Addio ad Alberto Radius

Non so se Alberto Radius sia stato il più grande chitarrista rock italiano. Ma è quello che mi è sempre piaciuto di più. Ed è quello che – alla prima nota – lo si riconosceva.
La sua carriera la stanno ricostruendo in tanti in queste ore. Ma per definire l’artista bastano – si fa per dire – pochi episodi.
La collaborazione con Lucio Battisti e la nascita della Formula 3, il primo (e unico) power trio italiano e i suoi rari dischi da solo.
Basterebbe questo a farne una leggenda.
Ma Radius era qualcosa di più. Era un chitarrista inarrivabile, geniale ma molto spesso istintivo. Come deve essere un vero e grande chitarrista. Ed era anche un cantante notevole, capace di raccontare i tardi anni Settanta come pochi.

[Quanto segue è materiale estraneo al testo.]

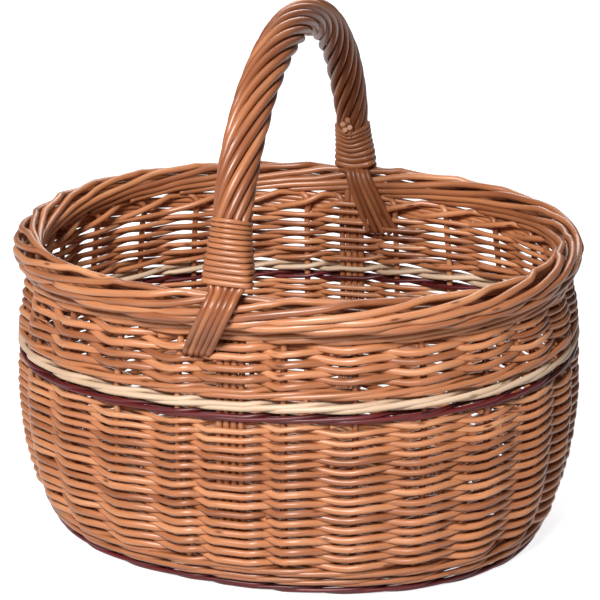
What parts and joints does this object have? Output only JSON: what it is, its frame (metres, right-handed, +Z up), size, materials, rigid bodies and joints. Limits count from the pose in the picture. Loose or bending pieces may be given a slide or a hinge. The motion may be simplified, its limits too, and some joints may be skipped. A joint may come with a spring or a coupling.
{
  "type": "mushroom foraging basket",
  "caption": "Oval woven willow basket with a fixed arched handle of twisted rods bound at both feet, a rolled border, and a dark and a cream band round its bellied wall.",
  "frame": {"origin": "middle of the foot, on the ground that the basket stands on", "axes": "+X along the basket's length, +Y from the front to the back through both feet of the handle, +Z up"},
  "size_m": [0.4066, 0.3642, 0.3802],
  "materials": {
    "buff_willow": "satin",
    "white_willow": "satin",
    "stained_willow": "satin"
  },
  "bodies": {
    "root": {"base_sticks": "buff_willow", "base_weave": "buff_willow", "foot_wale": "stained_willow", "upsett_wale": "buff_willow", "lower_randing_01": "buff_willow", "lower_randing_02": "buff_willow", "lower_randing_03": "buff_willow", "lower_randing_04": "buff_willow", "lower_randing_05": "buff_willow", "lower_randing_06": "buff_willow", "lower_randing_07": "buff_willow", "lower_randing_08": "buff_willow", "lower_randing_09": "buff_willow", "lower_randing_10": "buff_willow", "lower_randing_11": "buff_willow", "dark_wale": "stained_willow", "cream_wale": "white_willow", "buff_wale": "buff_willow", "upper_randing_01": "buff_willow", "upper_randing_02": "buff_willow", "upper_randing_03": "buff_willow", "top_wale": "buff_willow", "stake_01": "buff_willow", "stake_02": "buff_willow", "stake_03": "buff_willow", "stake_04": "buff_willow", "stake_05": "buff_willow", "stake_06": "buff_willow", "stake_07": "buff_willow", "stake_08": "buff_willow", "stake_09": "buff_willow", "stake_10": "buff_willow", "stake_11": "buff_willow", "stake_12": "buff_willow", "stake_13": "buff_willow", "stake_14": "buff_willow", "stake_15": "buff_willow", "stake_16": "buff_willow", "stake_17": "buff_willow", "stake_18": "buff_willow", "stake_19": "buff_willow", "stake_20": "buff_willow", "stake_21": "buff_willow", "stake_22": "buff_willow", "stake_23": "buff_willow", "stake_24": "buff_willow", "stake_25": "buff_willow", "stake_26": "buff_willow", "handle_bow": "buff_willow", "handle_rod_1": "buff_willow", "handle_rod_2": "buff_willow", "handle_rod_3": "buff_willow", "handle_rod_4": "buff_willow", "handle_rod_5": "buff_willow", "handle_rod_6": "buff_willow", "handle_rod_7": "buff_willow", "handle_rod_8": "buff_willow", "binding_front": "buff_willow", "binding_rear": "buff_willow"}
  },
  "joints": []
}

«Io non ho un partito / non mi basta il sindacato / un lavoro non me l’hanno mai trovato. / La riconversione / non mi sembra una ragione / per confondere / lo schiavo col padrone».

Forse, per riconsiderare il suo talento, e degnamente ricordarlo, potremmo ripartire da “Nel ghetto” del 1977. Una specie di inno o di manifesto. Sicuramente una delle cose più belle che ci ha lasciato.